● **REQUIREMENT**
Lines containing the word "handed" are to be located and copied.

● **EXTRACTED DATA**
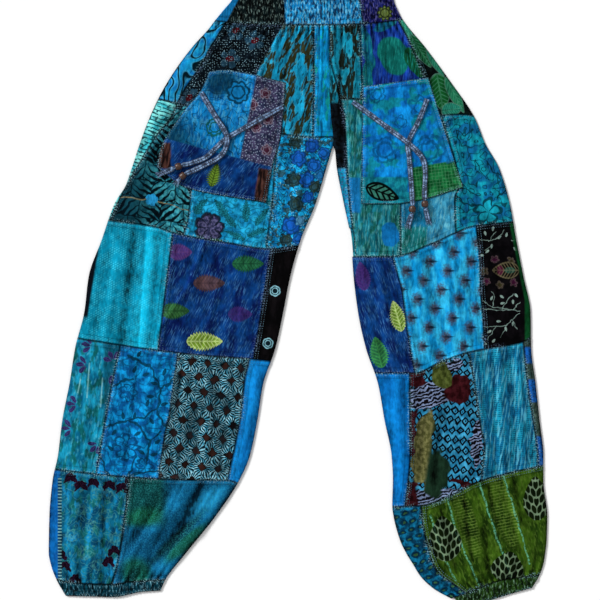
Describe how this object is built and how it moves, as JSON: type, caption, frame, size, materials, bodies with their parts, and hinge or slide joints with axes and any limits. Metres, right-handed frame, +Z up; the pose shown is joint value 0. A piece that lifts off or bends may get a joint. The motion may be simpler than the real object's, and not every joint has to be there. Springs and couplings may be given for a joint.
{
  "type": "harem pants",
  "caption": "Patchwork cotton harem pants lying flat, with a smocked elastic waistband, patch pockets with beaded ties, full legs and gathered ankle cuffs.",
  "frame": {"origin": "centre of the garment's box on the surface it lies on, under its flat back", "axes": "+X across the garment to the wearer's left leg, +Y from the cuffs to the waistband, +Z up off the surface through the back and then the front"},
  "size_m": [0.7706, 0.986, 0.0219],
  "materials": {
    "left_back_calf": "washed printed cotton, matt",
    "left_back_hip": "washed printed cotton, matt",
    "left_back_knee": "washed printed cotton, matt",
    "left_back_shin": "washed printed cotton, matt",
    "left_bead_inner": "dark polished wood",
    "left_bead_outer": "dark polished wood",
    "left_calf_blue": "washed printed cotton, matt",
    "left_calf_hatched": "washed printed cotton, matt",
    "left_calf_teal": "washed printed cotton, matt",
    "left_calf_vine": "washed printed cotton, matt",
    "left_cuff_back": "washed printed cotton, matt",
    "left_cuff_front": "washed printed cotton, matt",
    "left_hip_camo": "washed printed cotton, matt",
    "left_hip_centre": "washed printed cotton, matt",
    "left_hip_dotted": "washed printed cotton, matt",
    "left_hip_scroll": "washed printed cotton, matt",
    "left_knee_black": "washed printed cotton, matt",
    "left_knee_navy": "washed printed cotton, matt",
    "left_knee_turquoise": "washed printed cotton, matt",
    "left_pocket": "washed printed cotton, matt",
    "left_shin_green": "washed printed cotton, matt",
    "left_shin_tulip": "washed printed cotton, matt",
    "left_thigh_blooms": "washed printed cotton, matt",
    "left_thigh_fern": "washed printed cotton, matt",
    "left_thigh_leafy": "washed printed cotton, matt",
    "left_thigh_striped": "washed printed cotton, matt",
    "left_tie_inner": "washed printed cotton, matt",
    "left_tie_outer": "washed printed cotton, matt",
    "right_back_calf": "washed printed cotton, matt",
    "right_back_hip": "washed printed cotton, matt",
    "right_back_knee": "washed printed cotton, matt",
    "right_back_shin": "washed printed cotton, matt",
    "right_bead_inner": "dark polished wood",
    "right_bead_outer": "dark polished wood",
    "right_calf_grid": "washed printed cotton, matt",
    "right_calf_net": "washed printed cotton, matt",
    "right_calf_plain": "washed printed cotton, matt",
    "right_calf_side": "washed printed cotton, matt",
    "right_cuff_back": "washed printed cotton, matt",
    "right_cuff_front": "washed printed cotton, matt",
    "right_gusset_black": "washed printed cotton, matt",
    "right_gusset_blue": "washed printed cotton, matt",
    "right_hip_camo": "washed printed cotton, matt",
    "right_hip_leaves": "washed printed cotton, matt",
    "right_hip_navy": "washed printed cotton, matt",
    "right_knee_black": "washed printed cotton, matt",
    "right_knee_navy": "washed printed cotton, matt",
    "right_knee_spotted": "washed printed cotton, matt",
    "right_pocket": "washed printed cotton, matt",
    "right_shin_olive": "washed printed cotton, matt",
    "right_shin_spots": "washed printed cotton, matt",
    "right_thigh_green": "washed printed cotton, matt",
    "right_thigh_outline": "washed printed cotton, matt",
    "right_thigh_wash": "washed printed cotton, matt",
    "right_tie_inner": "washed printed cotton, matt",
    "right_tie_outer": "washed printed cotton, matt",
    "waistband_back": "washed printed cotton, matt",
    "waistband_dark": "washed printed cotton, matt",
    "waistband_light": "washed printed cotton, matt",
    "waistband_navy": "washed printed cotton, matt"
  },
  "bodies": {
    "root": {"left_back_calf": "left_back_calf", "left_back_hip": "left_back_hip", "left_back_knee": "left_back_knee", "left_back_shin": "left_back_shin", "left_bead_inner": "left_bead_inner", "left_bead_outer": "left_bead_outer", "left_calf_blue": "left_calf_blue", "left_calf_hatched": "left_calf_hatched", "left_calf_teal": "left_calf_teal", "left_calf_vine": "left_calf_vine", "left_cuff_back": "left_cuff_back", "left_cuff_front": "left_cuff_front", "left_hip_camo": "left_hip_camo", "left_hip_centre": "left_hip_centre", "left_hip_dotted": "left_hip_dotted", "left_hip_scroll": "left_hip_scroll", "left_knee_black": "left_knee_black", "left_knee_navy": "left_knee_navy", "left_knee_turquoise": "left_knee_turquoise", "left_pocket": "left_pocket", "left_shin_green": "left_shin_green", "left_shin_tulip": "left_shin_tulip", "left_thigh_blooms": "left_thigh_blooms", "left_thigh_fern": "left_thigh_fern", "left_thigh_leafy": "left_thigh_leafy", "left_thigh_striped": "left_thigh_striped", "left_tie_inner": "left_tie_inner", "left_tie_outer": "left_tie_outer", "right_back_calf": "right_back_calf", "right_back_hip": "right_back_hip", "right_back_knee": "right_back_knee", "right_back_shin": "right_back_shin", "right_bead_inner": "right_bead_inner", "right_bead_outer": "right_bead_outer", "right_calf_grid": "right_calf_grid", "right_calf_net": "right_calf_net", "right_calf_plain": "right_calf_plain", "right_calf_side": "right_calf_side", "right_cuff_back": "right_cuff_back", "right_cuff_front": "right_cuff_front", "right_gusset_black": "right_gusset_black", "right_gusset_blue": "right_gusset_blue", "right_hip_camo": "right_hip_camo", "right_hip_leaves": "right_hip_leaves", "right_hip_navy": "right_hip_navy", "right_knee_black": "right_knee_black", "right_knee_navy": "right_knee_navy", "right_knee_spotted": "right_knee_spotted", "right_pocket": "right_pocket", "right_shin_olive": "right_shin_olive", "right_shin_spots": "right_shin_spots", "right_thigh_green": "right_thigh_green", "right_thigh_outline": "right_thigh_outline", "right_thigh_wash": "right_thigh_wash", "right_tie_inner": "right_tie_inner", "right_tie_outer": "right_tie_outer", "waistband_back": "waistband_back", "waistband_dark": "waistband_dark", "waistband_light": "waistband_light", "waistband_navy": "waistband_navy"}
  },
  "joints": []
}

* * *

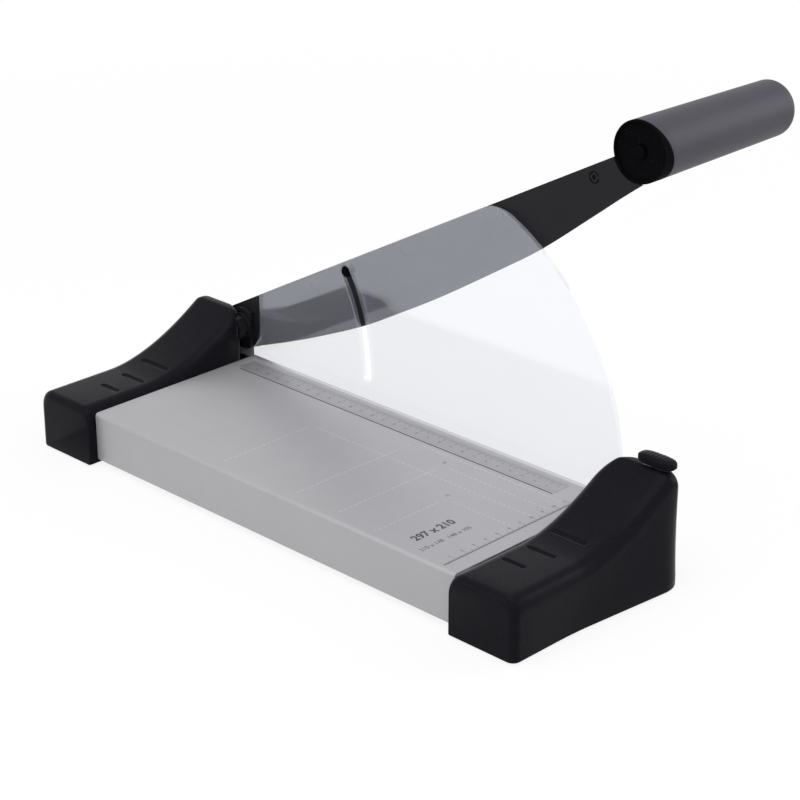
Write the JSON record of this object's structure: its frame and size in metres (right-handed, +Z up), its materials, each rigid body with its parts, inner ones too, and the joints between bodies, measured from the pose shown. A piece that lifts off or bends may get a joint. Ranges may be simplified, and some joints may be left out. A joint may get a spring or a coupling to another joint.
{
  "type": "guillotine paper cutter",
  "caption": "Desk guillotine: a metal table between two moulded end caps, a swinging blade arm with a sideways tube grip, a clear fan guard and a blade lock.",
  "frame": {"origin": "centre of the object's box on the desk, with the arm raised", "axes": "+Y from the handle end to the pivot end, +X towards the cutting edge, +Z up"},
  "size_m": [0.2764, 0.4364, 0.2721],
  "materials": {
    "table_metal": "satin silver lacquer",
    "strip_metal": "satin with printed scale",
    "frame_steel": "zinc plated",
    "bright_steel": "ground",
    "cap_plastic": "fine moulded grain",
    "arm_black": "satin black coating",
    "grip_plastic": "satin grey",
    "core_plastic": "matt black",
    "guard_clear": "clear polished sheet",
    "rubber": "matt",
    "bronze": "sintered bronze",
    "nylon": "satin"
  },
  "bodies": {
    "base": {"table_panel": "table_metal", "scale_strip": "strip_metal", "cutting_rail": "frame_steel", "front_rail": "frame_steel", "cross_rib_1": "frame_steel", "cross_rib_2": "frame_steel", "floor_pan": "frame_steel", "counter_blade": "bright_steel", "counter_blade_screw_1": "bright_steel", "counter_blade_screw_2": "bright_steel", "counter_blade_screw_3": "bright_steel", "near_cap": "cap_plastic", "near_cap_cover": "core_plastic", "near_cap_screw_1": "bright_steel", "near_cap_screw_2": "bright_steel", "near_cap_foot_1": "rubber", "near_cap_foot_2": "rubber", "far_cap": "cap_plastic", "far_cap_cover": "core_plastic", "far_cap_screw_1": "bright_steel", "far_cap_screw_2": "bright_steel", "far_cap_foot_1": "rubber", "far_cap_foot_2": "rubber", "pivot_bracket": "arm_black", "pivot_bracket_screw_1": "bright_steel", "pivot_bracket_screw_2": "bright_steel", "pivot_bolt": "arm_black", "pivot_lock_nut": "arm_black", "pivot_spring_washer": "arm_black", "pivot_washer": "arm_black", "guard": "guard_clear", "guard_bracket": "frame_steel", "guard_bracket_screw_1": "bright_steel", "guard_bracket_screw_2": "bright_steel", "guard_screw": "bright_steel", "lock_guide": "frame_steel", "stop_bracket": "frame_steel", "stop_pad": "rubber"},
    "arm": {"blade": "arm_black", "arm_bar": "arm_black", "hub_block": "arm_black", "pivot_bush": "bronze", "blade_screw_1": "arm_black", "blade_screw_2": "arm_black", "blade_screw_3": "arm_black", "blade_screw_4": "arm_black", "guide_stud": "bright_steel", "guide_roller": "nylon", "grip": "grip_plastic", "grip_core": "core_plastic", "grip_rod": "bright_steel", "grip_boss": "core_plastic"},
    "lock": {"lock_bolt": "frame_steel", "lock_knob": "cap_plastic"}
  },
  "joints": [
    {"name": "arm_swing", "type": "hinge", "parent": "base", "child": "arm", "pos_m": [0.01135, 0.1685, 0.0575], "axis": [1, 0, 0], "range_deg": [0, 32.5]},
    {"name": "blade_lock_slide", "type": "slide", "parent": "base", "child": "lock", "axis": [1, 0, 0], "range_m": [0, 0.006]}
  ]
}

==

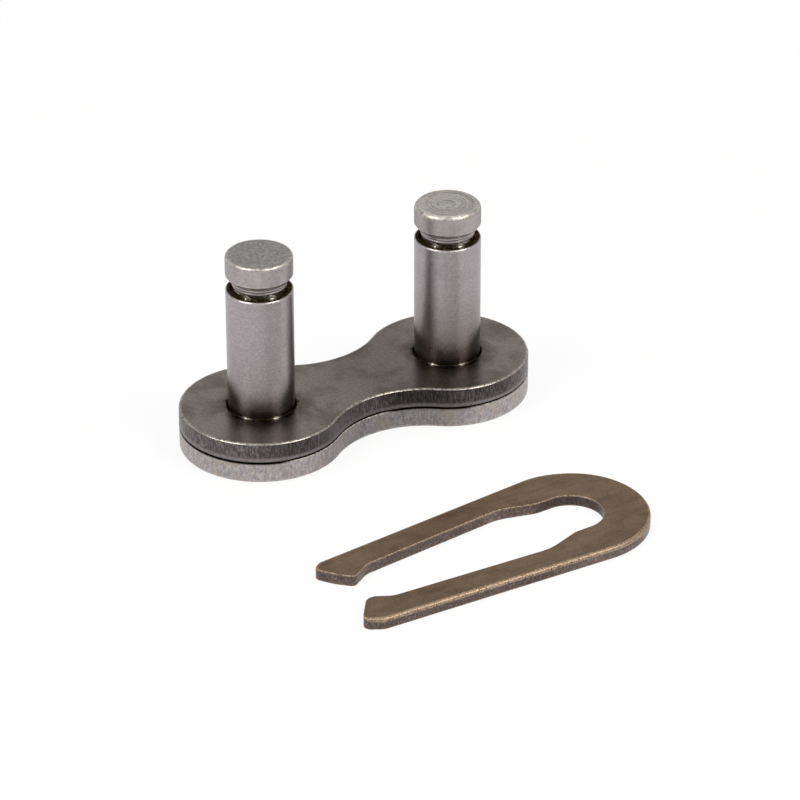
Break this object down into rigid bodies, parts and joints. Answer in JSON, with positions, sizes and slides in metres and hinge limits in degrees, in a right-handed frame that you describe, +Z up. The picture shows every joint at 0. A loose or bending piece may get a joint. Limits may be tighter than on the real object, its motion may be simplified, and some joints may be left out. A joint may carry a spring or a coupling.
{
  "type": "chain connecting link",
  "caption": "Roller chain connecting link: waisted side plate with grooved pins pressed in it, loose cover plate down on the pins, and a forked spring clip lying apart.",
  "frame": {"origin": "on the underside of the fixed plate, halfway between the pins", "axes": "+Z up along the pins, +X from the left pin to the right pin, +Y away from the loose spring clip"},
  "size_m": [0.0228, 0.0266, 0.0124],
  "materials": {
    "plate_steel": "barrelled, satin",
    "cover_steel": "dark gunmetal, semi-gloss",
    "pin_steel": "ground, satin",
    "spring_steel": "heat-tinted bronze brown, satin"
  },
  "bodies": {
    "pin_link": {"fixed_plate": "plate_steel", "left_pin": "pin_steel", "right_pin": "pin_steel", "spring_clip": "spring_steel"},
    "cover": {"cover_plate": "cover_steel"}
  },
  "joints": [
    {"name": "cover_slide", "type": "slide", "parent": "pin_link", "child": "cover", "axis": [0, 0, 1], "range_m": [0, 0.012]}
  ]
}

● **SOLUTION FOR THIS PROBLEM**
Describe how this object is built and how it moves, as JSON: type, caption, frame, size, materials, bodies with their parts, and hinge or slide joints with axes and any limits. Metres, right-handed frame, +Z up; the pose shown is joint value 0. A piece that lifts off or bends may get a joint. The motion may be simpler than the real object's, and not every joint has to be there. Springs and couplings may be given for a joint.
Write the JSON record of this object's structure: its frame and size in metres (right-handed, +Z up), its materials, each rigid body with its parts, inner ones too, and the joints between bodies, measured from the pose shown. A piece that lifts off or bends may get a joint. Ranges may be simplified, and some joints may be left out. A joint may get a spring or a coupling to another joint.
Break this object down into rigid bodies, parts and joints. Answer in JSON, with positions, sizes and slides in metres and hinge limits in degrees, in a right-handed frame that you describe, +Z up. The picture shows every joint at 0. A loose or bending piece may get a joint. Limits may be tighter than on the real object, its motion may be simplified, and some joints may be left out. A joint may carry a spring or a coupling.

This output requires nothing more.